━━ ROWS ━━
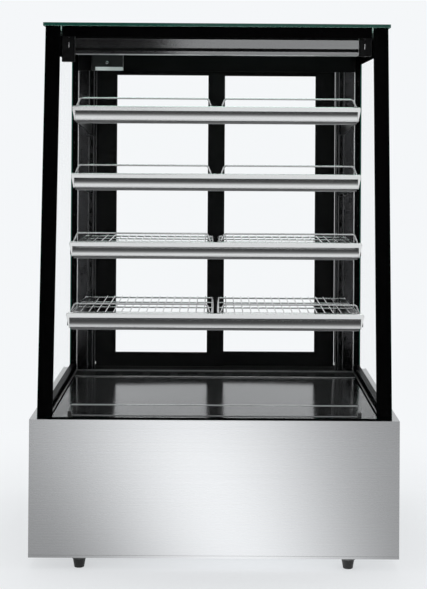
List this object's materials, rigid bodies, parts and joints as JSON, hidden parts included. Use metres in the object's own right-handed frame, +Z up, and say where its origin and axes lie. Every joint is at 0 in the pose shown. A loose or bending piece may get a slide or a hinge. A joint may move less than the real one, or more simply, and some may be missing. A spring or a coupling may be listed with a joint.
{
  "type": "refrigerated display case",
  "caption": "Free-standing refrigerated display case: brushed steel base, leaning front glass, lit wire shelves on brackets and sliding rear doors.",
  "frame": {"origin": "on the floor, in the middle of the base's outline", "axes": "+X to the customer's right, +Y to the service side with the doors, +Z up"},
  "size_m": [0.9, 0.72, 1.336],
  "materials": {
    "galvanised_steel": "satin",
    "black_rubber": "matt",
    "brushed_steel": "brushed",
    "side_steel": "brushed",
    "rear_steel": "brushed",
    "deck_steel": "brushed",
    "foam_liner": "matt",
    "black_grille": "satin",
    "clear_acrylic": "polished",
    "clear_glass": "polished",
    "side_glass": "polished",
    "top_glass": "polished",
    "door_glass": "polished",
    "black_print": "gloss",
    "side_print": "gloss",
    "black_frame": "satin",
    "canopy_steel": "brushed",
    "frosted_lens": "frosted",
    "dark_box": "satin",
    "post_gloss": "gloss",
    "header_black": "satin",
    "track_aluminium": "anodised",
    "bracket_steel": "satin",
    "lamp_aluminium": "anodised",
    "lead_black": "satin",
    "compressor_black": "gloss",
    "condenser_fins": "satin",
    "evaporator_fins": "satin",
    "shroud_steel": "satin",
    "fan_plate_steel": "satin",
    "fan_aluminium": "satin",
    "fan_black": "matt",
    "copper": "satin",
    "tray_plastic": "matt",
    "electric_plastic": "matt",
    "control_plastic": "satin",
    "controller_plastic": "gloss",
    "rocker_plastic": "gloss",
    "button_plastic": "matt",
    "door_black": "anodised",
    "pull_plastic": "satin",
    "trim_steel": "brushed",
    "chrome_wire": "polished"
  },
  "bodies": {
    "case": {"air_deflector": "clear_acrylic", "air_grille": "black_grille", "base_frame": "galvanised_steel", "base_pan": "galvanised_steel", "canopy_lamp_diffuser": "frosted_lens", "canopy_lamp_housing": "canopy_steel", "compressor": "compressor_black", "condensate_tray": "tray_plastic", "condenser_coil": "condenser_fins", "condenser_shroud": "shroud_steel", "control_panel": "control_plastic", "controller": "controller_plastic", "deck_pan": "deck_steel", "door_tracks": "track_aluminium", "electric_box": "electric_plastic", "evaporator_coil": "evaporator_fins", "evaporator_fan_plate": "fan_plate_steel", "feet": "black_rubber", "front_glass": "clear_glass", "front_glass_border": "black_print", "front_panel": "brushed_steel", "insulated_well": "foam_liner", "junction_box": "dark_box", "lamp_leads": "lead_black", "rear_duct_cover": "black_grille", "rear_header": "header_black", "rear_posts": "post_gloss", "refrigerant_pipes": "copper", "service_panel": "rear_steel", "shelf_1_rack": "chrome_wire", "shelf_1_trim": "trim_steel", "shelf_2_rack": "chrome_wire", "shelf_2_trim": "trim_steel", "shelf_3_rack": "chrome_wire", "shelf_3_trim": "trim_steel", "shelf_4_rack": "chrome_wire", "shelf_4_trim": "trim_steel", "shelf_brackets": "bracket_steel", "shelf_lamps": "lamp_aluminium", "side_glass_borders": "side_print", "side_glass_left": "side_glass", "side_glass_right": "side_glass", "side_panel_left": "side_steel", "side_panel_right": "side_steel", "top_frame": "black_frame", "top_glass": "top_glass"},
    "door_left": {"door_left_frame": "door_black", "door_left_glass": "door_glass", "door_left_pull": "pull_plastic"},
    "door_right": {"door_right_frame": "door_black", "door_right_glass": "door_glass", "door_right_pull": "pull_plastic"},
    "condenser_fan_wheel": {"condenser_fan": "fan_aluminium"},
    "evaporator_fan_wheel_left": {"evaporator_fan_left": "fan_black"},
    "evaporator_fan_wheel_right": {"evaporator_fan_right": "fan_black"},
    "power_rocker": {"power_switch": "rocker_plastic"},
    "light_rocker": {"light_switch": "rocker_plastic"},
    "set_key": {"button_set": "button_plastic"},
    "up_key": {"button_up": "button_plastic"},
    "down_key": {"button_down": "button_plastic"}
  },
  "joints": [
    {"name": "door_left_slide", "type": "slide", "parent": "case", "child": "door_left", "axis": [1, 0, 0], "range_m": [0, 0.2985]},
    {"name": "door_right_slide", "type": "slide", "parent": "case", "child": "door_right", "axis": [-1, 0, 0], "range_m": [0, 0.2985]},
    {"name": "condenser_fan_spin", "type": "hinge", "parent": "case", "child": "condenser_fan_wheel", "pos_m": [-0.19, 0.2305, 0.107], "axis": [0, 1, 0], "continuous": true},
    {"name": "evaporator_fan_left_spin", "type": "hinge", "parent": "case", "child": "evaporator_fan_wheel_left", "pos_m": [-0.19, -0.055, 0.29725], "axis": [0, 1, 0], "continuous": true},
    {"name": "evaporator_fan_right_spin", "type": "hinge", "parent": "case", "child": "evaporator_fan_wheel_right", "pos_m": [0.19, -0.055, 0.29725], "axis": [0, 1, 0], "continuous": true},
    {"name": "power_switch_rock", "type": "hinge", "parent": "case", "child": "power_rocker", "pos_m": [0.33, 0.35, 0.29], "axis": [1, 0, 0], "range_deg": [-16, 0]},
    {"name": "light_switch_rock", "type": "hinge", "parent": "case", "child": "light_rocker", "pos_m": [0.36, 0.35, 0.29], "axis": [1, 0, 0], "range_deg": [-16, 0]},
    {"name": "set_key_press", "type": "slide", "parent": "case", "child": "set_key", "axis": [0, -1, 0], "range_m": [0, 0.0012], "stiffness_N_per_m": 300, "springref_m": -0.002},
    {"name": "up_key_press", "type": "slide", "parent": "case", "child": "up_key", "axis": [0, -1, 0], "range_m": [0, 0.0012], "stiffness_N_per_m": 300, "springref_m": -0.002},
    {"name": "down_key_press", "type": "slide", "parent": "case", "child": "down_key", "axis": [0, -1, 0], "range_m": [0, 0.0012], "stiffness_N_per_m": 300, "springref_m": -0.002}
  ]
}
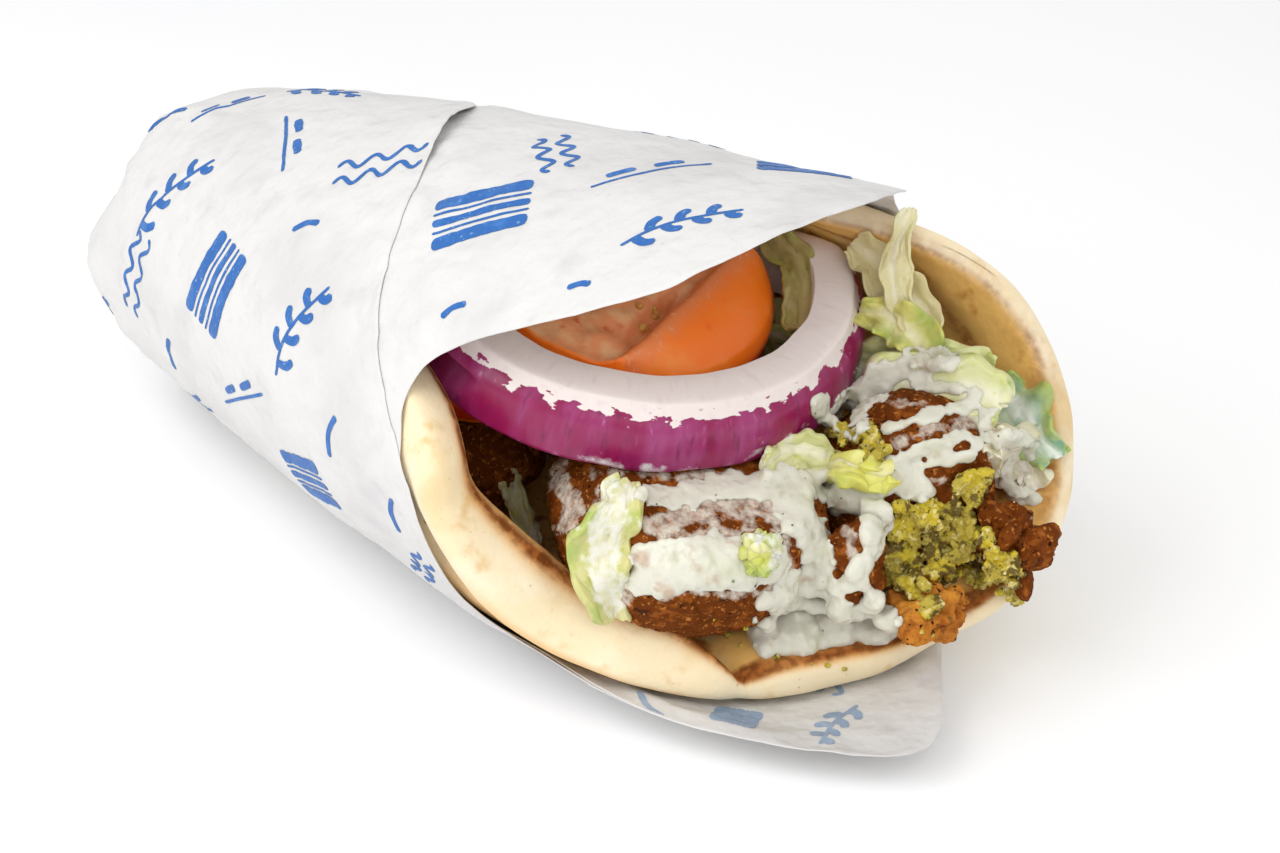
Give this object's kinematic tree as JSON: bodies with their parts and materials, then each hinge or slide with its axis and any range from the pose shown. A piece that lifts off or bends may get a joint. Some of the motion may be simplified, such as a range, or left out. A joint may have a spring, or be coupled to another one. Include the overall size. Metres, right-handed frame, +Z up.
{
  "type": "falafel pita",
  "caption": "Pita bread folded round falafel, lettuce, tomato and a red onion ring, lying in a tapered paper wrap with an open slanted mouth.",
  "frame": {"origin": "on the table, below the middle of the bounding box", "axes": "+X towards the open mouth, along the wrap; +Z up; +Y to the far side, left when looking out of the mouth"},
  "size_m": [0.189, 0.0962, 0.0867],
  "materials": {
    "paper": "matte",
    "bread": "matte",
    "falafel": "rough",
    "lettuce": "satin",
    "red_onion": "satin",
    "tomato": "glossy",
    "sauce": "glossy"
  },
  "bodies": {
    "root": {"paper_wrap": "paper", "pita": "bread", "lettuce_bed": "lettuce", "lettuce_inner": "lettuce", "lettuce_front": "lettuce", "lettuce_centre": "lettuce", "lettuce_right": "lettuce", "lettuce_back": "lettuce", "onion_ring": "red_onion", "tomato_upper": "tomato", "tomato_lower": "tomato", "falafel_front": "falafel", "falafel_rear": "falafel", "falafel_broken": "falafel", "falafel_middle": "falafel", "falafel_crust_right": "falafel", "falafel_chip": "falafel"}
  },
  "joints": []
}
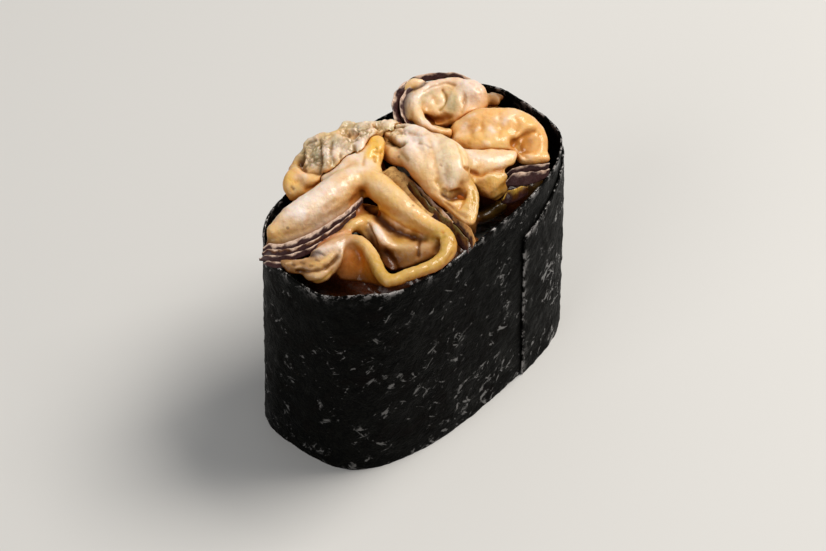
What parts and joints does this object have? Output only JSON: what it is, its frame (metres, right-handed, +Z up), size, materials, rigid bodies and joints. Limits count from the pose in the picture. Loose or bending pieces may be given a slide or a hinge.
━━━
■ **EXERCISE**
Reproduce the whole listing word for word.

■ **ANSWER TO THE TASK**
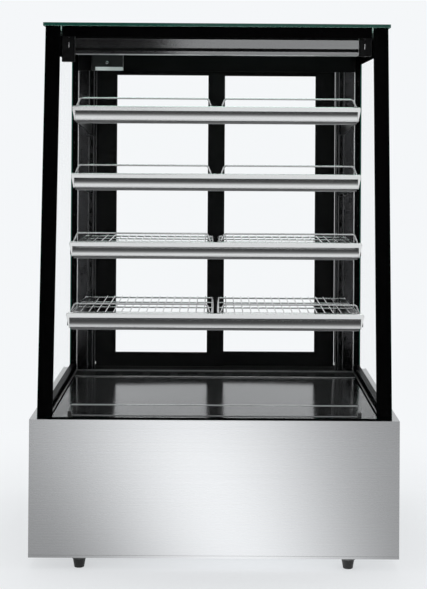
List this object's materials, rigid bodies, parts and joints as JSON, hidden parts included. Use metres in the object's own right-handed frame, +Z up, and say where its origin and axes lie. Every joint is at 0 in the pose shown. A loose or bending piece may get a slide or a hinge. A joint may move less than the real one, or more simply, and some may be missing. A spring or a coupling may be listed with a joint.
{
  "type": "refrigerated display case",
  "caption": "Free-standing refrigerated display case: brushed steel base, leaning front glass, lit wire shelves on brackets and sliding rear doors.",
  "frame": {"origin": "on the floor, in the middle of the base's outline", "axes": "+X to the customer's right, +Y to the service side with the doors, +Z up"},
  "size_m": [0.9, 0.72, 1.336],
  "materials": {
    "galvanised_steel": "satin",
    "black_rubber": "matt",
    "brushed_steel": "brushed",
    "side_steel": "brushed",
    "rear_steel": "brushed",
    "deck_steel": "brushed",
    "foam_liner": "matt",
    "black_grille": "satin",
    "clear_acrylic": "polished",
    "clear_glass": "polished",
    "side_glass": "polished",
    "top_glass": "polished",
    "door_glass": "polished",
    "black_print": "gloss",
    "side_print": "gloss",
    "black_frame": "satin",
    "canopy_steel": "brushed",
    "frosted_lens": "frosted",
    "dark_box": "satin",
    "post_gloss": "gloss",
    "header_black": "satin",
    "track_aluminium": "anodised",
    "bracket_steel": "satin",
    "lamp_aluminium": "anodised",
    "lead_black": "satin",
    "compressor_black": "gloss",
    "condenser_fins": "satin",
    "evaporator_fins": "satin",
    "shroud_steel": "satin",
    "fan_plate_steel": "satin",
    "fan_aluminium": "satin",
    "fan_black": "matt",
    "copper": "satin",
    "tray_plastic": "matt",
    "electric_plastic": "matt",
    "control_plastic": "satin",
    "controller_plastic": "gloss",
    "rocker_plastic": "gloss",
    "button_plastic": "matt",
    "door_black": "anodised",
    "pull_plastic": "satin",
    "trim_steel": "brushed",
    "chrome_wire": "polished"
  },
  "bodies": {
    "case": {"air_deflector": "clear_acrylic", "air_grille": "black_grille", "base_frame": "galvanised_steel", "base_pan": "galvanised_steel", "canopy_lamp_diffuser": "frosted_lens", "canopy_lamp_housing": "canopy_steel", "compressor": "compressor_black", "condensate_tray": "tray_plastic", "condenser_coil": "condenser_fins", "condenser_shroud": "shroud_steel", "control_panel": "control_plastic", "controller": "controller_plastic", "deck_pan": "deck_steel", "door_tracks": "track_aluminium", "electric_box": "electric_plastic", "evaporator_coil": "evaporator_fins", "evaporator_fan_plate": "fan_plate_steel", "feet": "black_rubber", "front_glass": "clear_glass", "front_glass_border": "black_print", "front_panel": "brushed_steel", "insulated_well": "foam_liner", "junction_box": "dark_box", "lamp_leads": "lead_black", "rear_duct_cover": "black_grille", "rear_header": "header_black", "rear_posts": "post_gloss", "refrigerant_pipes": "copper", "service_panel": "rear_steel", "shelf_1_rack": "chrome_wire", "shelf_1_trim": "trim_steel", "shelf_2_rack": "chrome_wire", "shelf_2_trim": "trim_steel", "shelf_3_rack": "chrome_wire", "shelf_3_trim": "trim_steel", "shelf_4_rack": "chrome_wire", "shelf_4_trim": "trim_steel", "shelf_brackets": "bracket_steel", "shelf_lamps": "lamp_aluminium", "side_glass_borders": "side_print", "side_glass_left": "side_glass", "side_glass_right": "side_glass", "side_panel_left": "side_steel", "side_panel_right": "side_steel", "top_frame": "black_frame", "top_glass": "top_glass"},
    "door_left": {"door_left_frame": "door_black", "door_left_glass": "door_glass", "door_left_pull": "pull_plastic"},
    "door_right": {"door_right_frame": "door_black", "door_right_glass": "door_glass", "door_right_pull": "pull_plastic"},
    "condenser_fan_wheel": {"condenser_fan": "fan_aluminium"},
    "evaporator_fan_wheel_left": {"evaporator_fan_left": "fan_black"},
    "evaporator_fan_wheel_right": {"evaporator_fan_right": "fan_black"},
    "power_rocker": {"power_switch": "rocker_plastic"},
    "light_rocker": {"light_switch": "rocker_plastic"},
    "set_key": {"button_set": "button_plastic"},
    "up_key": {"button_up": "button_plastic"},
    "down_key": {"button_down": "button_plastic"}
  },
  "joints": [
    {"name": "door_left_slide", "type": "slide", "parent": "case", "child": "door_left", "axis": [1, 0, 0], "range_m": [0, 0.2985]},
    {"name": "door_right_slide", "type": "slide", "parent": "case", "child": "door_right", "axis": [-1, 0, 0], "range_m": [0, 0.2985]},
    {"name": "condenser_fan_spin", "type": "hinge", "parent": "case", "child": "condenser_fan_wheel", "pos_m": [-0.19, 0.2305, 0.107], "axis": [0, 1, 0], "continuous": true},
    {"name": "evaporator_fan_left_spin", "type": "hinge", "parent": "case", "child": "evaporator_fan_wheel_left", "pos_m": [-0.19, -0.055, 0.29725], "axis": [0, 1, 0], "continuous": true},
    {"name": "evaporator_fan_right_spin", "type": "hinge", "parent": "case", "child": "evaporator_fan_wheel_right", "pos_m": [0.19, -0.055, 0.29725], "axis": [0, 1, 0], "continuous": true},
    {"name": "power_switch_rock", "type": "hinge", "parent": "case", "child": "power_rocker", "pos_m": [0.33, 0.35, 0.29], "axis": [1, 0, 0], "range_deg": [-16, 0]},
    {"name": "light_switch_rock", "type": "hinge", "parent": "case", "child": "light_rocker", "pos_m": [0.36, 0.35, 0.29], "axis": [1, 0, 0], "range_deg": [-16, 0]},
    {"name": "set_key_press", "type": "slide", "parent": "case", "child": "set_key", "axis": [0, -1, 0], "range_m": [0, 0.0012], "stiffness_N_per_m": 300, "springref_m": -0.002},
    {"name": "up_key_press", "type": "slide", "parent": "case", "child": "up_key", "axis": [0, -1, 0], "range_m": [0, 0.0012], "stiffness_N_per_m": 300, "springref_m": -0.002},
    {"name": "down_key_press", "type": "slide", "parent": "case", "child": "down_key", "axis": [0, -1, 0], "range_m": [0, 0.0012], "stiffness_N_per_m": 300, "springref_m": -0.002}
  ]
}
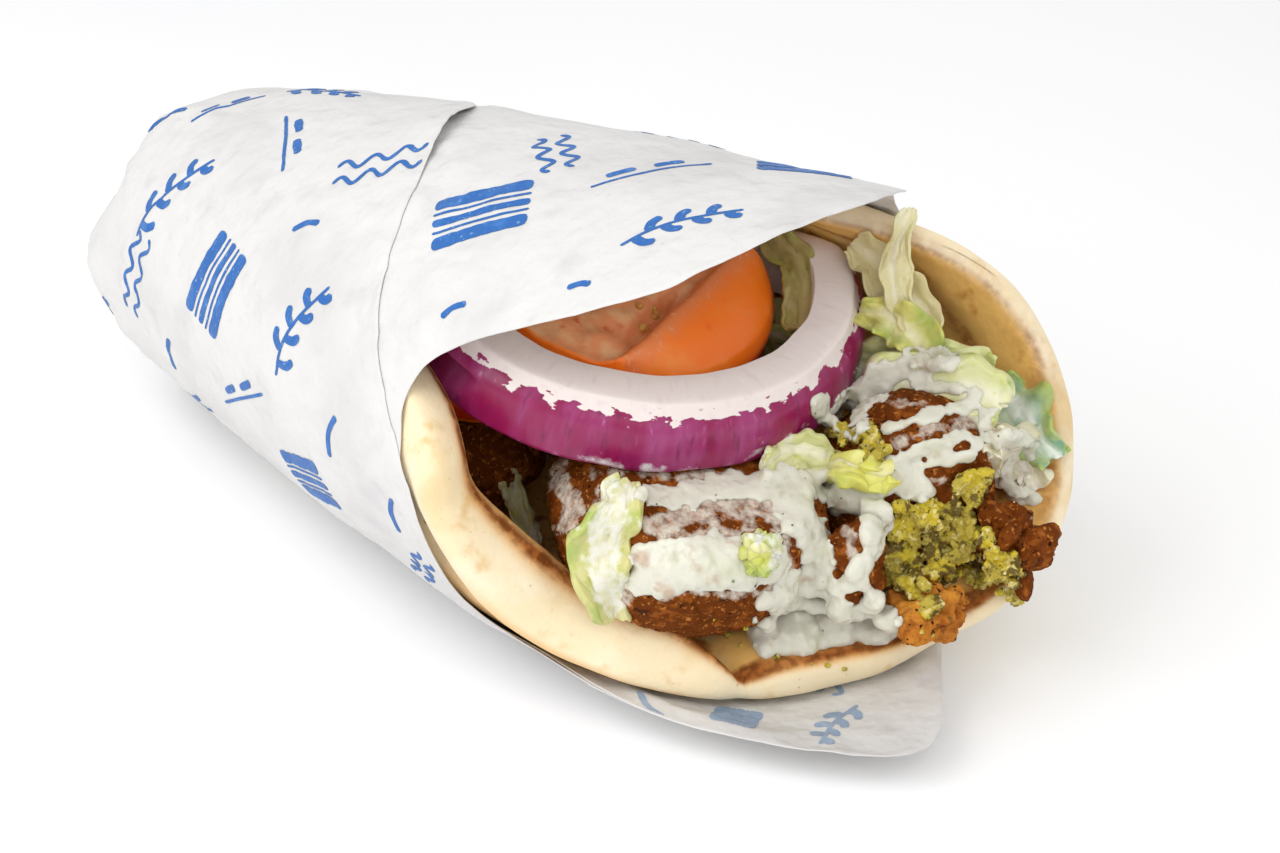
Give this object's kinematic tree as JSON: bodies with their parts and materials, then each hinge or slide with its axis and any range from the pose shown. A piece that lifts off or bends may get a joint. Some of the motion may be simplified, such as a range, or left out. A joint may have a spring, or be coupled to another one. Include the overall size. Metres, right-handed frame, +Z up.
{
  "type": "falafel pita",
  "caption": "Pita bread folded round falafel, lettuce, tomato and a red onion ring, lying in a tapered paper wrap with an open slanted mouth.",
  "frame": {"origin": "on the table, below the middle of the bounding box", "axes": "+X towards the open mouth, along the wrap; +Z up; +Y to the far side, left when looking out of the mouth"},
  "size_m": [0.189, 0.0962, 0.0867],
  "materials": {
    "paper": "matte",
    "bread": "matte",
    "falafel": "rough",
    "lettuce": "satin",
    "red_onion": "satin",
    "tomato": "glossy",
    "sauce": "glossy"
  },
  "bodies": {
    "root": {"paper_wrap": "paper", "pita": "bread", "lettuce_bed": "lettuce", "lettuce_inner": "lettuce", "lettuce_front": "lettuce", "lettuce_centre": "lettuce", "lettuce_right": "lettuce", "lettuce_back": "lettuce", "onion_ring": "red_onion", "tomato_upper": "tomato", "tomato_lower": "tomato", "falafel_front": "falafel", "falafel_rear": "falafel", "falafel_broken": "falafel", "falafel_middle": "falafel", "falafel_crust_right": "falafel", "falafel_chip": "falafel"}
  },
  "joints": []
}
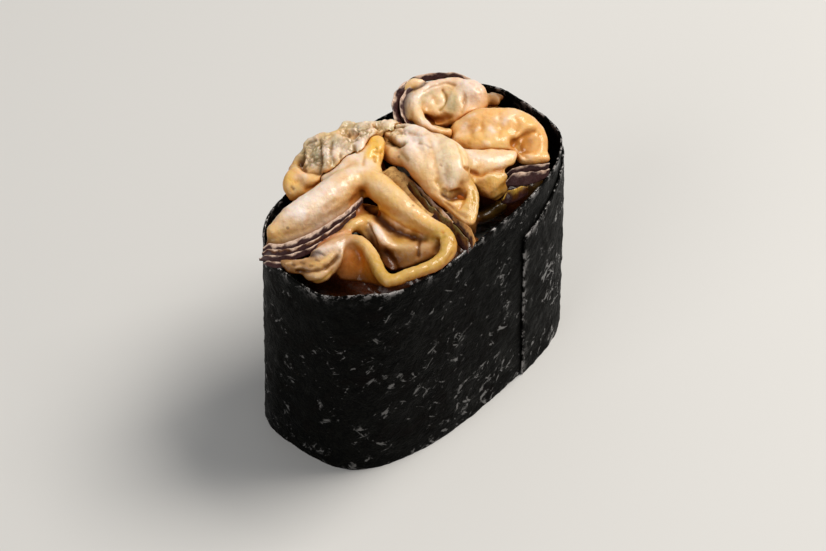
What parts and joints does this object have? Output only JSON: what it is, its frame (metres, right-handed, +Z up), size, materials, rigid bodies and joints. Limits count from the pose in the picture. Loose or bending pieces may be given a slide or a hinge.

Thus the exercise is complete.